Ces gens-là n'ont aucune pudeur ! Comment oser parler " d'égalité des chances ", même sur le plan strictement scolaire ? Les discours sur le " nombre moyen d'élèves " par classe ne changent rien aux classes surchargées dans les écoles des quartiers populaires, là où justement il faudrait des classes à l'effectif réduit pour assurer un enseignement et pas du gardiennage ! Ils ne changent rien à l'inadaptation de ces véritables casernes surpeuplées que sont les collèges et les lycées de banlieue. Ils ne changent rien aux fermetures de classes dans les écoles de campagne, obligeant les élèves à se déplacer vers l'école d'une autre commune plus ou moins éloignée. Ils ne changent rien à l'insuffisance de matériel et au délabrement, souvent, des bâtiments eux-mêmes.

L'année passée a été marquée par des mouvements de protestation des enseignants des banlieues populaires revendiquant des moyens et du personnel supplémentaires. L'Education nationale manque cruellement de personnel et pas seulement d'enseignants, mais aussi de personnel technique, d'assistantes, d'infirmières. C'est un comble lorsqu'il y a tant de chômeurs ! Tous les ans, des milliers de jeunes diplômés, souvent ceux justement qui sont issus des milieux populaires, ne trouvent pas de place dans l'enseignement ou seulement une place de vacataire mal payé.

En embauchant le personnel nécessaire, l'Etat diminuerait le chômage en même temps qu'il se donnerait les moyens d'assurer une éducation digne de ce nom, même pour les enfants des couches sociales les plus défavorisées. Mais ce n'est pas le choix qu'il fait. Il préfère dépenser des centaines de milliards en subventions et aides au patronat. Rien que la deuxième loi Martine Aubry - cette loi qui donne des armes supplémentaires au patronat contre les travailleurs - coûtera 120 milliards de francs de plus à l'Etat ! " L'aide publique " sera offerte à tout patron qui daignera signer un accord sur les 35 heures sans même la moindre obligation de créer des emplois !

Voilà pourquoi il n'y a pas d'argent pour créer les emplois qui manquent dans l'Education nationale ; pas plus qu'il n'y en a pour en créer dans les hôpitaux, dans les transports, dans les services publics indispensables. Au lieu d'augmenter le nombre d'enseignants, le gouvernement réduit les programmes, c'est-à-dire offre un enseignement au rabais pour les enfants des classes populaires, pour la jeunesse ouvrière. Les enfants de riches, même ceux qui n'ont pas la capacité d'accéder aux meilleurs lycées, ont toujours la ressource des écoles privées ou des cours particuliers.

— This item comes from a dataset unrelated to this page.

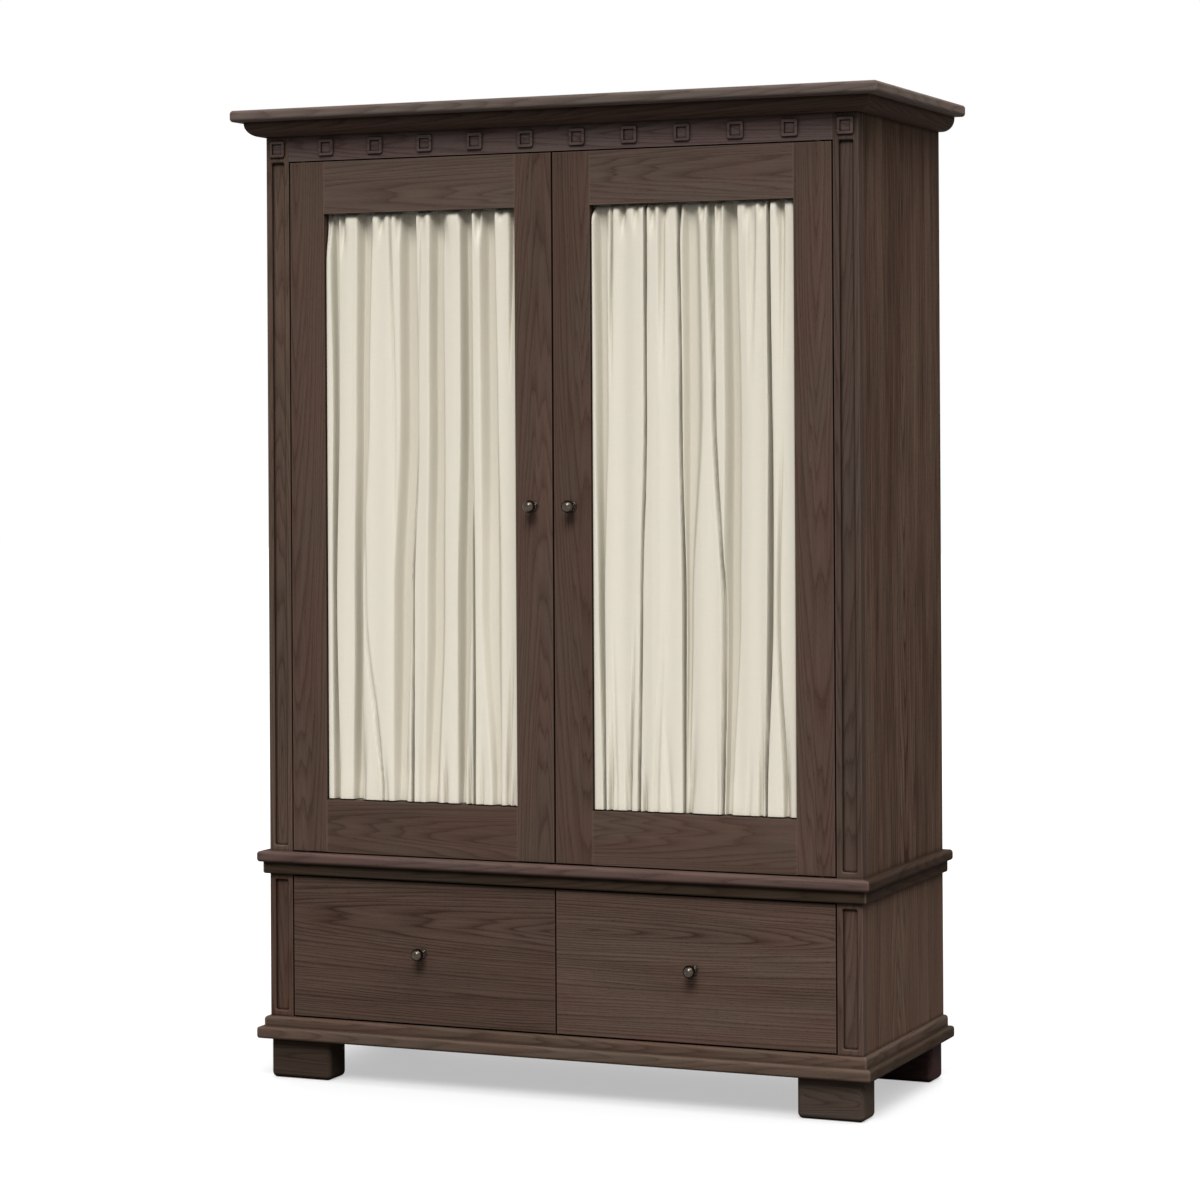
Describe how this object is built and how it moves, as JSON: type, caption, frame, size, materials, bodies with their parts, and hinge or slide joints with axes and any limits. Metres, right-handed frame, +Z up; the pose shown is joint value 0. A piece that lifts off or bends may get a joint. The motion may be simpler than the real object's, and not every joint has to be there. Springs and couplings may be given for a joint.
{
  "type": "wardrobe",
  "caption": "Tall dark wooden wardrobe with two curtained doors over a chest of drawers, on block feet, with a moulded cornice and waist.",
  "frame": {"origin": "on the floor, under the middle of the whole cabinet's box", "axes": "+Z up, +X to the right as seen from the front, +Y to the back; the doors face -Y"},
  "size_m": [1.48, 0.6, 2.105],
  "materials": {
    "stained_wood": "dark brown stain, satin lacquer",
    "drawer_wood": "plain pale wood, waxed",
    "back_board": "stained thin board",
    "aged_brass": "dark aged metal",
    "steel": "nickel plated",
    "plated_wire": "brass plated",
    "catch_plastic": "brown",
    "curtain_cloth": "cream cloth, gathered"
  },
  "bodies": {
    "carcass": {"foot_front_left": "stained_wood", "foot_front_right": "stained_wood", "foot_back_left": "stained_wood", "foot_back_right": "stained_wood", "base_slab": "stained_wood", "base_moulding": "stained_wood", "chest_side_left": "stained_wood", "chest_side_right": "stained_wood", "chest_post_left": "stained_wood", "chest_post_right": "stained_wood", "chest_rails": "stained_wood", "chest_divider": "drawer_wood", "chest_back": "back_board", "drawer_runners": "drawer_wood", "waist_moulding": "stained_wood", "waist_slab": "stained_wood", "upper_side_left": "stained_wood", "upper_side_right": "stained_wood", "upper_post_left": "stained_wood", "upper_post_right": "stained_wood", "upper_back": "back_board", "frieze_rail": "stained_wood", "frieze_squares": "stained_wood", "cornice_moulding": "stained_wood", "cornice_slab": "stained_wood", "hat_shelf": "stained_wood", "shelf_battens": "stained_wood", "clothes_rail": "steel", "rail_sockets": "steel", "door_stops": "stained_wood", "pivot_pins": "steel", "door_catches": "catch_plastic"},
    "door_left": {"door_left_outer_stile": "stained_wood", "door_left_inner_stile": "stained_wood", "door_left_top_rail": "stained_wood", "door_left_bottom_rail": "stained_wood", "door_left_knob": "aged_brass", "door_left_curtain_rods": "plated_wire", "door_left_curtain_hooks": "plated_wire", "door_left_curtain": "curtain_cloth", "door_left_catch_plate": "steel"},
    "drawer_left": {"drawer_left_front": "stained_wood", "drawer_left_sides": "drawer_wood", "drawer_left_back": "drawer_wood", "drawer_left_bottom": "drawer_wood", "drawer_left_knob": "aged_brass"},
    "door_right": {"door_right_outer_stile": "stained_wood", "door_right_inner_stile": "stained_wood", "door_right_top_rail": "stained_wood", "door_right_bottom_rail": "stained_wood", "door_right_knob": "aged_brass", "door_right_curtain_rods": "plated_wire", "door_right_curtain_hooks": "plated_wire", "door_right_curtain": "curtain_cloth", "door_right_catch_plate": "steel"},
    "drawer_right": {"drawer_right_front": "stained_wood", "drawer_right_sides": "drawer_wood", "drawer_right_back": "drawer_wood", "drawer_right_bottom": "drawer_wood", "drawer_right_knob": "aged_brass"}
  },
  "joints": [
    {"name": "door_left_hinge", "type": "hinge", "parent": "carcass", "child": "door_left", "pos_m": [-0.592, -0.229, 0.497], "axis": [0, 0, -1], "range_deg": [0, 105]},
    {"name": "door_right_hinge", "type": "hinge", "parent": "carcass", "child": "door_right", "pos_m": [0.592, -0.229, 0.497], "axis": [0, 0, 1], "range_deg": [0, 105]},
    {"name": "drawer_left_slide", "type": "slide", "parent": "carcass", "child": "drawer_left", "axis": [0, -1, 0], "range_m": [0, 0.38]},
    {"name": "drawer_right_slide", "type": "slide", "parent": "carcass", "child": "drawer_right", "axis": [0, -1, 0], "range_m": [0, 0.38]}
  ]
}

Et puis, il faut un sacré toupet aux ministres du gouvernement socialiste pour parler " d'égalité des chances ", lorsqu'il y a trois millions de chômeurs dans ce pays et lorsque deux autres millions, au bas mot, survivent avec un travail et un salaire précaires. Combien d'enfants de milieu populaire non seulement ne peuvent pas trouver chez eux un environnement leur permettant d'apprendre, mais ont du mal même à être nourris chaque jour convenablement ? Et la rentrée scolaire représente une charge financière difficile pour cette majorité de salariés qui gagnent à peine plus que le Smic.

L'école ne guérit pas les maux de la société, au mieux elle les reflète mais, dans la réalité, elle les accentue. Les discours mensongers des ministres ne réduisent pas l'inégalité criante entre les chances respectives d'un enfant de travailleur et un enfant des classes aisées. Ils ne sont destinés qu'à les dissimuler.